それぞれのプリントから表情や話法のちがいを感じながら、魂の震えに立ち止まることがあった。寓話になろうとするも光も時も、共鳴する心と増殖を始めていたのだ。いま、寓話のなかの幻影は、顔のない謎へと移ってゆく。
そして、2020年初頭から、新たに経験する世界的なプレイグタイムに生まれたエンドレス マップはグロテスクで皮肉な未来を囁やこうとしているのかも知れない。Oct. 20. 2020. Tokyo.
その動くイメージから、ストレンジな暴力がいつ襲ってくるかも知らないまま、
アイロニーの重なるインスタグラムを編もうとしているのに気がつきました。
見えたり見えなかったりするその影が、幻影のリアルを知らせてくれたのです。I find myself weaving together these irony-laden Instagraphs,
never knowing when a wave of strange visual violence is going to hit me.

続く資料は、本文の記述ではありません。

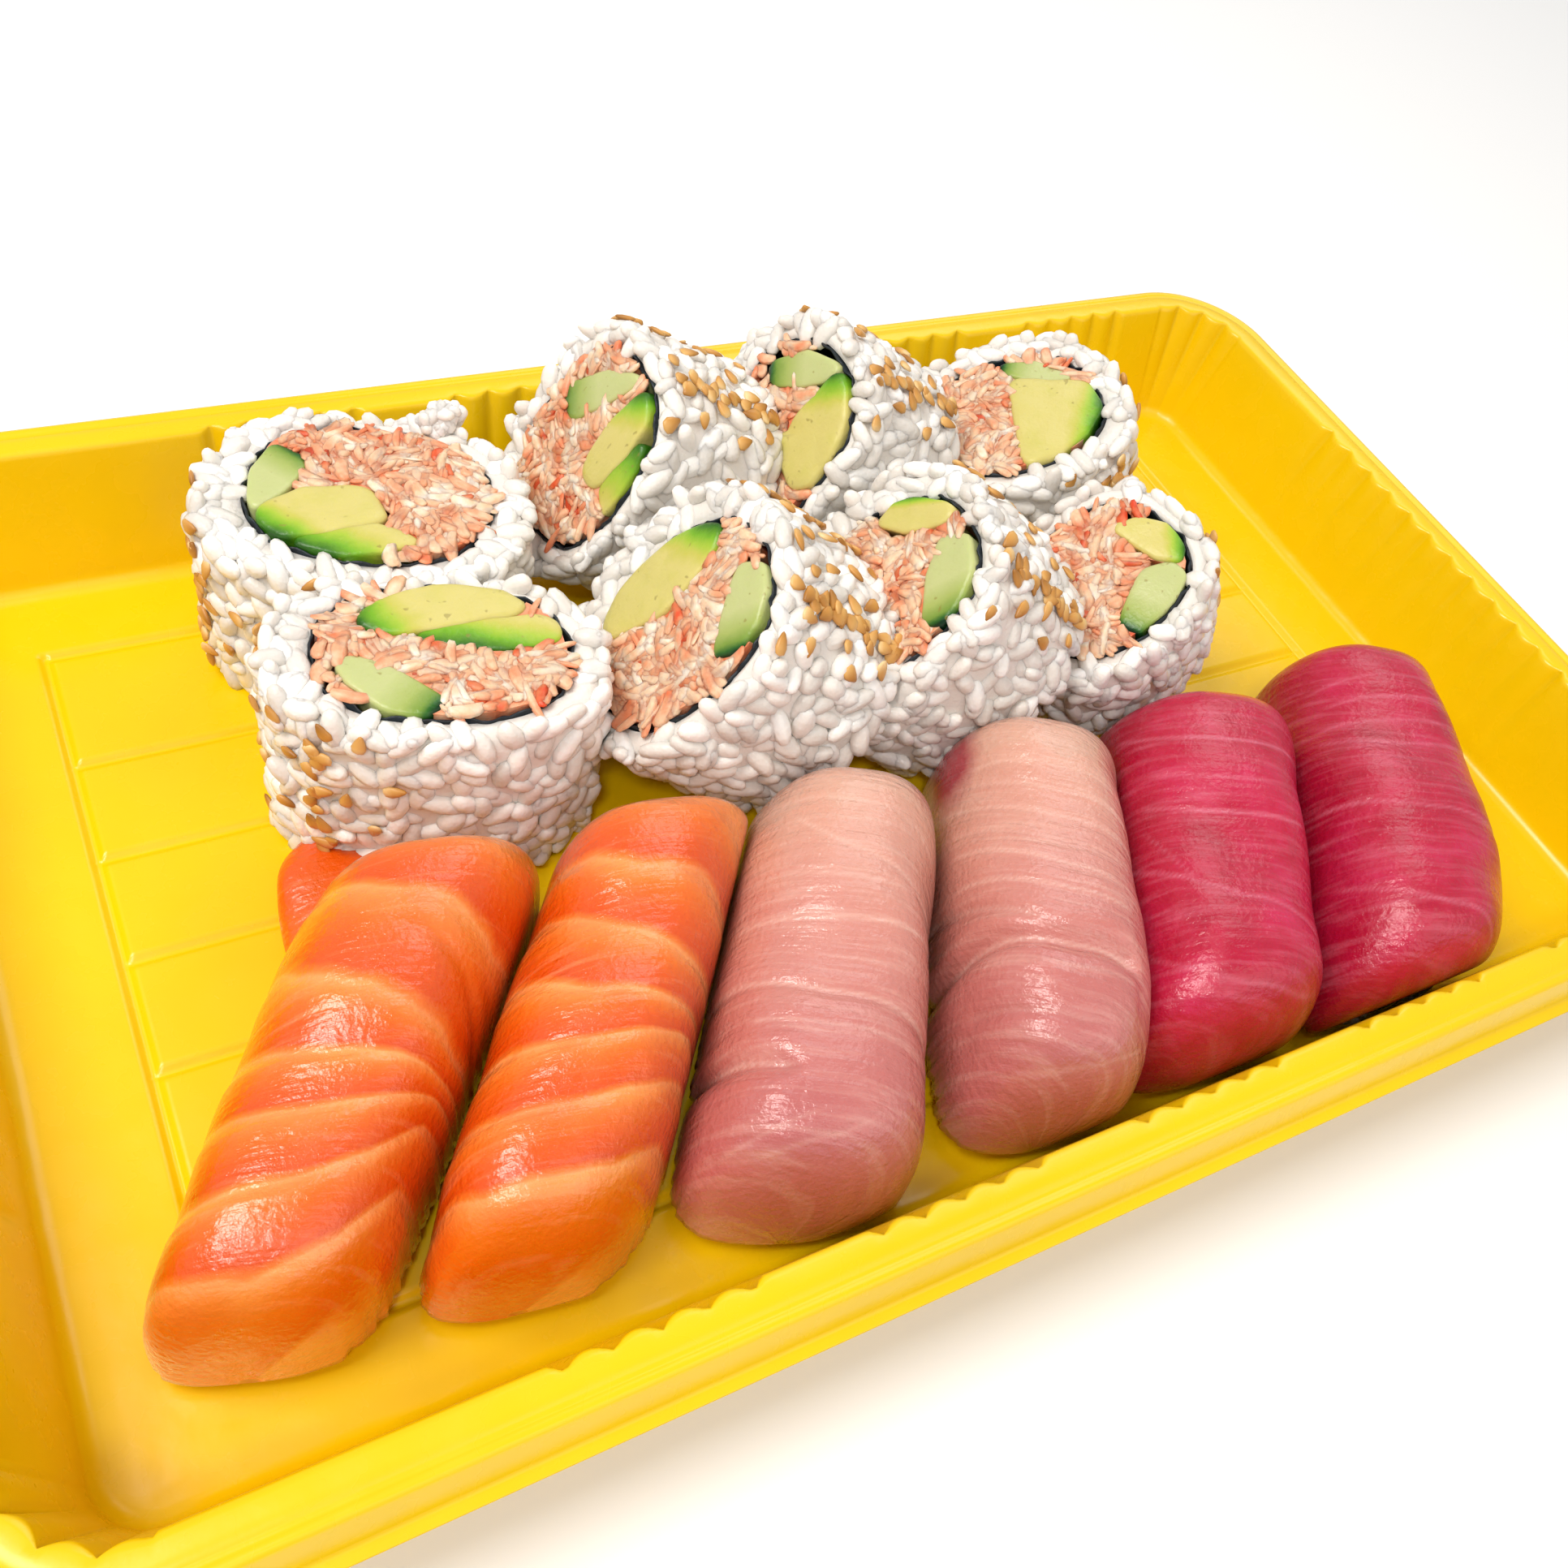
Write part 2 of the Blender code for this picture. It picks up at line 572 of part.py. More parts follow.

Shadows, both the ones I can and cannot see, give form to hallucination.
川田喜久治 / Kikuji Kawada
1933年茨城県生まれ。 1955年、新潮社に入社。1959年に新潮社を退社しフリーランスとなる。奈良原一高、東松照明、細江英公、佐藤明、丹野章らと共に写真エージェンシー「VIVO」(1959-61年)を設立。敗戦という歴史の記憶を記号化するメタファーに満ちた作品「地図」を1965年に発表し、以来現在に至るまで、常に予兆に満ちた硬質で新しいイメージを表現し続けている。自身の作品を「時代の中の特徴的なシーンと自分との関係をとらえて表現し、その時の可能な形でまとめ上げ、その積み重ねから一つのスタイルが生まれてくる」と語る。近年はインスタグラムにて写真への思考を巡らせながら、日々作品をアップし続けている。
開催概要
川田喜久治「見えない地図」
会期:2024年4月13日(土)~2024年5月12日(日)
時間:10:00~18:00 ※入場は閉館の30分前まで
休館日:4月15日、22日
会場:京都市京セラ美術館 本館 南回廊2階
住所:京都市左京区岡崎円勝寺町124
観覧料:大人 1,200円、学生 1,000 円(学生証の提示)
川内倫子・潮田登久子展との2展示セットチケット:大人 2,000円、学生 1,600円(学生証の提示)
※学生料金は高校生以上が対象。中学生以下は無料。